Lone star tick comparison

Compared to the size of a penny, lone star ticks from an egg mass, to a larva, to a nymph, to an adult are all small, but a single larva is practically invisible.

These are big times from some of our smallest tormentors.

Many people call them “deer ticks.” That common name is confusing because there is another real species that accurately is known as deer ticks.

What we have hereabouts in obscene numbers are lone star ticks. This species, Amblyomma Americanum, occurs in three active life stages: larvae, nymphs and adults. The larvae, the tiny offspring that hatch out of lone star tick eggs, are what most people are talking about here when they say deer ticks. Lone star larvae also are called seed ticks, turkey ticks and, more confusing, turkey mites, in this region. They are baby ticks, however, not mites.

We all recognize that adult ticks are rather small. But two life stages before that, ticks are absolutely teeny tiny. Lone star tick larvae can be as small as 0.5 mm long. That is half of a single millimeter long. To put that in perspective, you would have to line up about 50 of them, from their mouthparts to the curve of their butt end to get a column of one inch long.

A bad thing about lone star larvae being so small is that we cannot see them coming. And if they are coming, it is because they want to board a human so as to suck his or her blood. Lone stars are aggressive toward humans as hosts. We must be pretty tasty to them.

A lone star larva needs one meal of blood to transform into a nymph. A nymph needs only to dine on a single blood meal to become an adult. Meanwhile, an adult female needs only one blood meal to allow her to produce and lay eggs, completing the full cycle of life.

That brings us to the present. Beginning about now, larval lone stars are busting out all over because this is their prime season to be hatching from eggs. The glory days for these big hatches and the resulting soaring numbers of larval lone stars begins in July and runs through September.

Big hatches? That is pretty well assured, even when there aren’t all that many of the adult female lone ticks. That is possible because each adult female can drop as many as 5,000 fertile eggs for a single nesting.

But there are lots of adult female lone stars. The species has been flourishing and even increasing its range in eastern North American for decades. Lone star ticks do best when there is plenty of habitat with leaf litter of hardwood timber — big forest, woodlots or even just scattered trees — and a substantial population of white-tailed deer, a major food source.

With the right habitat and tick-friendly hot, humid weather, our region is pretty much Lone Star Central and this period we are now in is the boom time for the pesky parasites’ new generation.

Right after the ticks hatch from a mass of eggs, they seek out vegetation immediately available on which to take ambush positions. They climb weeds and brush to “quest” for passing creatures that serve as blood-providing hosts. The larva (six-legged unlike the eight-legged nymphs and adults) stand on rear legs and reach upward with forward limbs.

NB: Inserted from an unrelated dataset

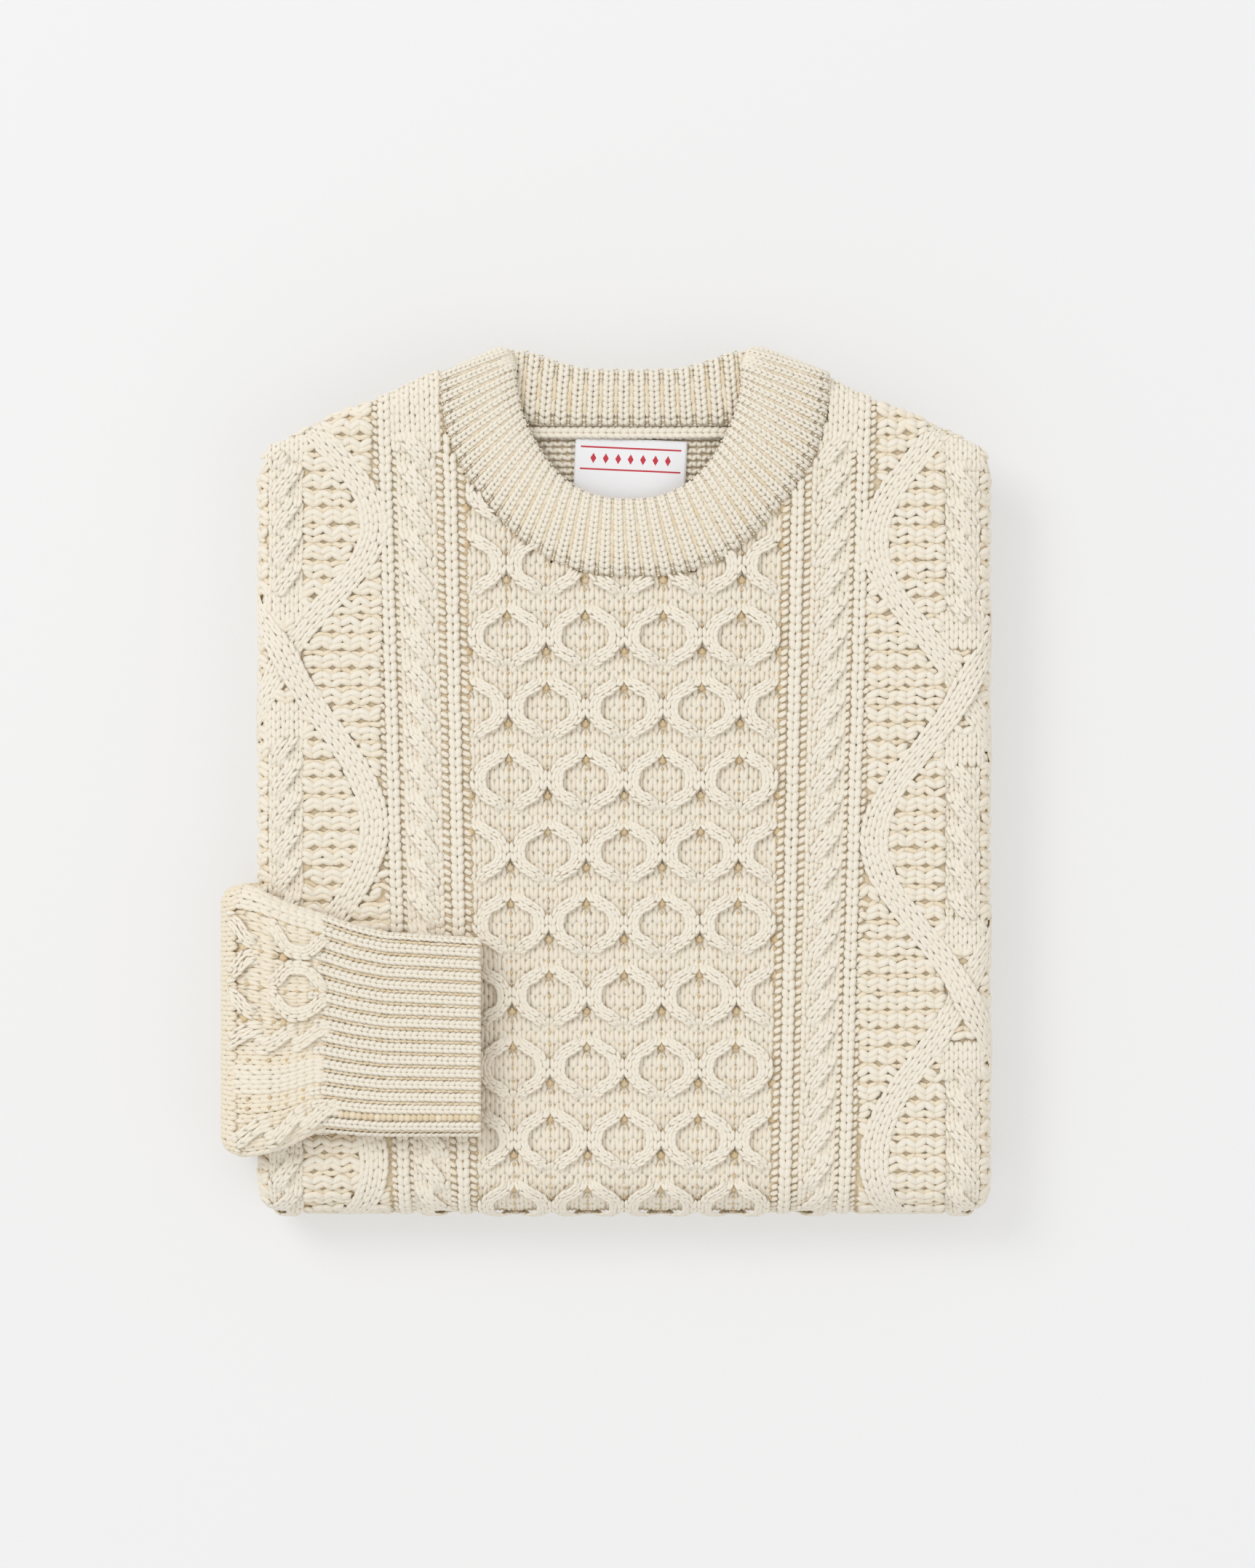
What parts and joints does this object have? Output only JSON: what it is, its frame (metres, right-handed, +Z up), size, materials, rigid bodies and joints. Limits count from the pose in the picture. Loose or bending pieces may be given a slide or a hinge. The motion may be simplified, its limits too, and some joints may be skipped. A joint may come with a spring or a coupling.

When a deer or dog or you/I blunders by and brushes again the vegetation where the larval tick awaits, it grabs onto anything that makes contact. Entomologists say a seed tick may spend up to a day finding a patch of skin that suits it. When situated, it bores into the skin with tubular mouthparts, injecting an anesthetizing fluid as it goes. That keeps the host from feeling the initial bite.

Once attached, the tiny tick begins to suck an even tinier amount of blood, feeding for 2-7 days unless dislodged by the host. When satisfied, the larva detaches and drops off, at which point it can begin to metamorphosize to the next life phase, a nymph.

It is thought to be the latter reaction to the juice that the larva squirts into the host that causes an itchy reaction. The bite typically forms a small red bump — no significant wound, but it can leave a considerable itch. The real problem is that if you touch the wrong vegetation, you might contact several, maybe dozens, even hundreds of lone star larvae in one ill-fated swoop. Bunches of effectively invisible baby ticks might stake claims on your body, resulting in enough itchy bites to look like big patches of rash. Oh, the torment.

One positive about larval lone stars is that they are not famous for transmitting the diseases that later life stages of their species do. Nasty viruses including ehrlichiosis, southern tick-associated rash illness (STARI), Heartland virus and tularemia as well as the red meat allergy alpha-gal syndrome are all linked to lone star ticks, but hardly so the larvae.

The itchy bites are reason enough to avoid those horrid “deer ticks.” The thing to do is to use thorough coverage of insect repellent based on DEET or picaridin when one is going to be in serious tick territory, especially now and until the first hard frost.

Even better is to treat clothing with permethrin-based repellents, then follow with regular repellents on exposed skin. That is the best way to avoid feeding larval lone stars. Conscientious prevention efforts are far better than the nightmare of coping with being a hapless host.